▶ Supplied data:

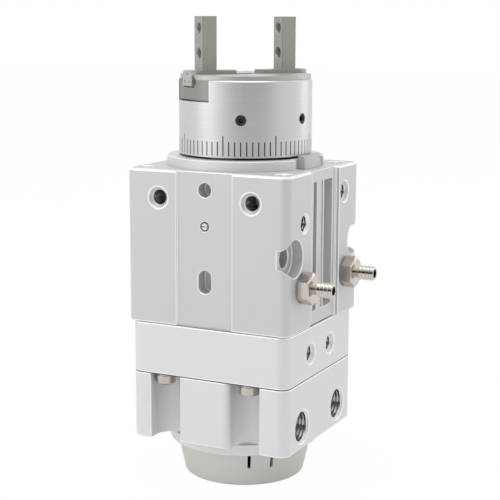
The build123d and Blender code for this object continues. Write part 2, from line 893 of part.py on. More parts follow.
def seal_heights():
    """The heights of the rotor's three seals, which part the two air ways."""
    return (top_seal_z, tube_low + middle_seal_rise, tube_low + low_seal_rise)


def rotor_seals():
    """The sealing rings between rotor and upper block."""
    rings = []
    for z in seal_heights():
        ring_section = seal_section / 2
        rings.append(Pos(0, 0, z) * Torus(tube_r - ring_section + slip, ring_section))
    return grouped(rings)


def bearing_race(r_out, r_in):
    """One race of the ball bearing, with its ball groove."""
    z0 = -bearing_high - rotor_shoulder + slip
    z1 = -rotor_shoulder
    middle = (tube_r + bearing_r) / 2
    groove = Pos(0, 0, (z0 + z1) / 2) * Torus(middle, bearing_ball_r() + running)
    return tube(r_out, r_in, z0, z1) - groove


def bearing_ball_r():
    """The radius of a bearing ball."""
    return (bearing_r - tube_r) / 2 - bearing_ring + 0.5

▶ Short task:
Your task is to repeat every line exactly.

▶ Result:
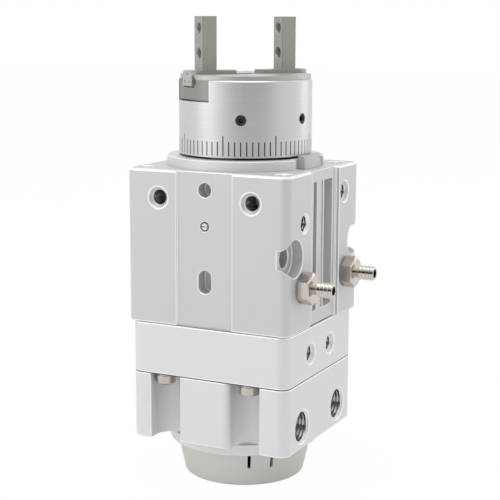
The build123d and Blender code for this object continues. Write part 2, from line 893 of part.py on. More parts follow.
def seal_heights():
    """The heights of the rotor's three seals, which part the two air ways."""
    return (top_seal_z, tube_low + middle_seal_rise, tube_low + low_seal_rise)


def rotor_seals():
    """The sealing rings between rotor and upper block."""
    rings = []
    for z in seal_heights():
        ring_section = seal_section / 2
        rings.append(Pos(0, 0, z) * Torus(tube_r - ring_section + slip, ring_section))
    return grouped(rings)


def bearing_race(r_out, r_in):
    """One race of the ball bearing, with its ball groove."""
    z0 = -bearing_high - rotor_shoulder + slip
    z1 = -rotor_shoulder
    middle = (tube_r + bearing_r) / 2
    groove = Pos(0, 0, (z0 + z1) / 2) * Torus(middle, bearing_ball_r() + running)
    return tube(r_out, r_in, z0, z1) - groove


def bearing_ball_r():
    """The radius of a bearing ball."""
    return (bearing_r - tube_r) / 2 - bearing_ring + 0.5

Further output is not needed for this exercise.